The U.S. then kicked it up a notch in December. The Treasury Department slapped Miguel Martínez, one of current Guatemalan president’s closest allies and collaborators, with “Magnitsky sanctions,” named for a Russian accountant who died in prison after accusing Russian officials of embezzlement. Among other things, the sanctions block Martínez from owning property and doing business in the U.S. The State Department announced it was using the Immigration and Nationality Act to impose visa restrictions on nearly 300 Guatemalans, including more than 100 members of Congress — not long after 108 of the total 160 voted to strip election tribunal magistrates of their immunity from prosecution.

The designations entailing visa restrictions are an important measure, but the impact of Magnitsky sanctions is much greater, political analyst Rosal told Truthout. “I think that generates some first quakes,” he said. “It creates fear, because a good number of congressional representatives have had a connection to [Martínez], in particular recently with the election of Supreme Court of Justice and appeals court [magistrates].”

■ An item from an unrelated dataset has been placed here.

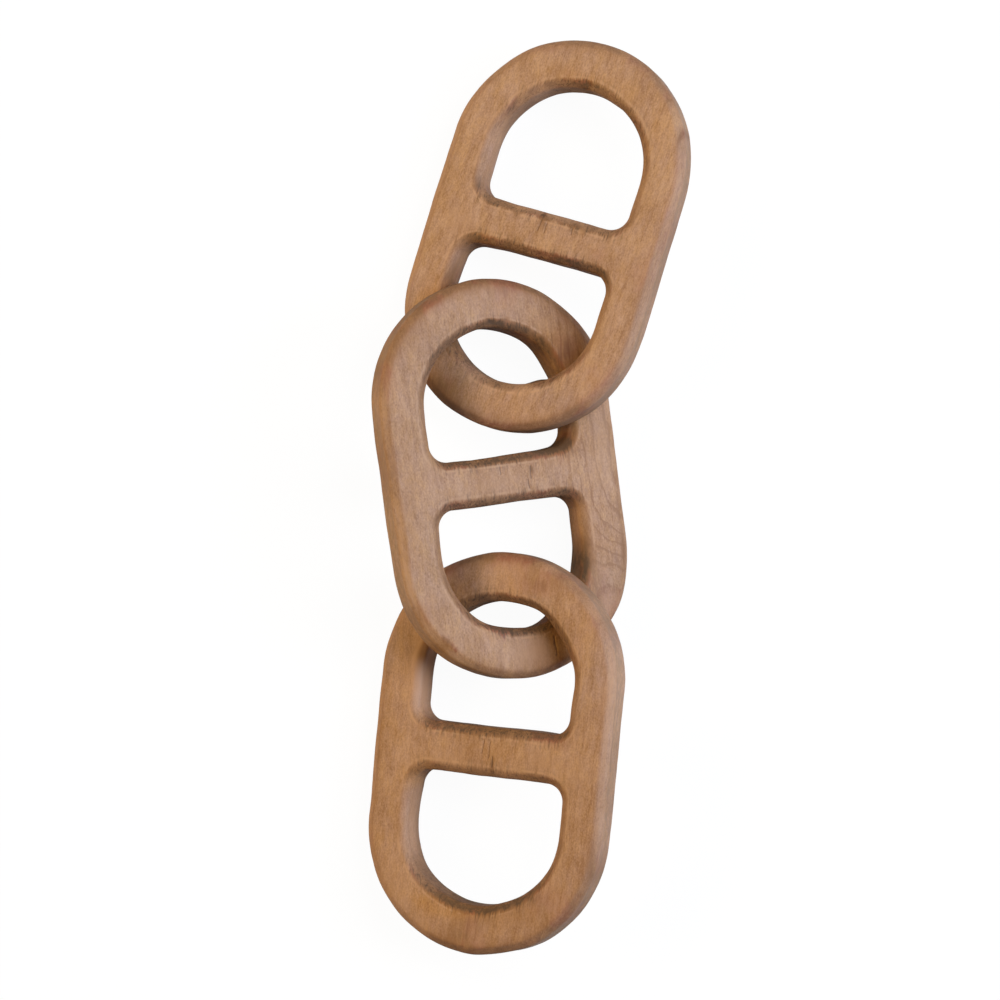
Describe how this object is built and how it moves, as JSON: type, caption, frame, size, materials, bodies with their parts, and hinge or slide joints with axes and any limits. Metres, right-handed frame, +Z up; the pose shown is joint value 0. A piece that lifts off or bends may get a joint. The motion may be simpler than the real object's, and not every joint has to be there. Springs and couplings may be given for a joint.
{
  "type": "carved wooden chain",
  "caption": "Loose decorative chain of carved wooden stud links, hooked through one another and laid along a table or shelf.",
  "frame": {"origin": "on the surface the chain lies on, under the middle of its outer box", "axes": "+Z up from the surface, +Y along the laid chain towards the upper link, +X to the right seen from above"},
  "size_m": [0.1594, 0.4484, 0.063],
  "materials": {
    "honey_wood": "hand-sanded honey-brown wood, waxed dull, with old umber stain along its rims and end grain",
    "figured_wood": "hand-sanded brown wood with growth lines across its right leg, waxed dull, umber stain along its rims",
    "tan_wood": "hand-sanded tan wood, waxed dull, umber stain along its inner rims, pale rubbed chamfers outside"
  },
  "bodies": {
    "root": {"upper_link": "honey_wood", "middle_link": "figured_wood", "lower_link": "tan_wood"}
  },
  "joints": []
}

While sanctions and designations can help rein in or somewhat stabilize the situation, they can also have an adverse effect, emboldening the attorney general and other bad actors of the crisis who have already been singled out and now have little to lose, Rosal notes. “They know they have no possibility of salvation. They will continue at the helm, provoking upheaval,” he said, adding that the crisis will not end with Arévalo’s inauguration.

Arévalo has said he will request Attorney General Porras resign, but the president does not have the power to force an attorney general out of office. Efforts to strip Arévalo’s immunity from prosecution and potentially oust him will likely continue.

The incoming administration has also already faced critiques for some of the cabinet picks Arévalo revealed on January 8. Half of the 14 ministers are women, but only one is Indigenous, even though more than 40 percent of the population is Indigenous and there are many longstanding struggles with the state over lands, extractive projects, inequality and marginalization. Leaders at the protest encampment lamented the exclusion and urged the incoming government to consider Indigenous voices, demands and personnel in its first 100 days in office.

“It is not a movement to defend Semilla or the president…. It is the defense of will of the people expressed at the ballot box.”

Arévalo’s administration will contend with high expectations from voters who elected him and from everyone who hit the streets to defend democracy along the embattled road to his inauguration. The situation did not calm down in the immediate lead-up to the transfer of power. Arrest warrants were issued on January 11 for four of the five principal magistrates of the electoral tribunal, though they had all fled the country after their immunity from prosecution was stripped in late 2023. Also on January 11, former Minister of the Interior Napoleón Barrientos was arrested, accused by prosecutors of disobeying a court order back in October 2023 to clear highway and road blockades. Barrientos, who resigned in late October, stated the measures taken prioritized avoiding violence and respected the right to life.

In the meantime, the Indigenous-led protest encampment outside the public prosecutors’ office will not pack up until the day after Arévalo takes office, in case there is a last-minute attempt to prevent that from happening. Nothing is over until it is over, said Carrera: “The risk that Arévalo might not take office is still present until January 14.”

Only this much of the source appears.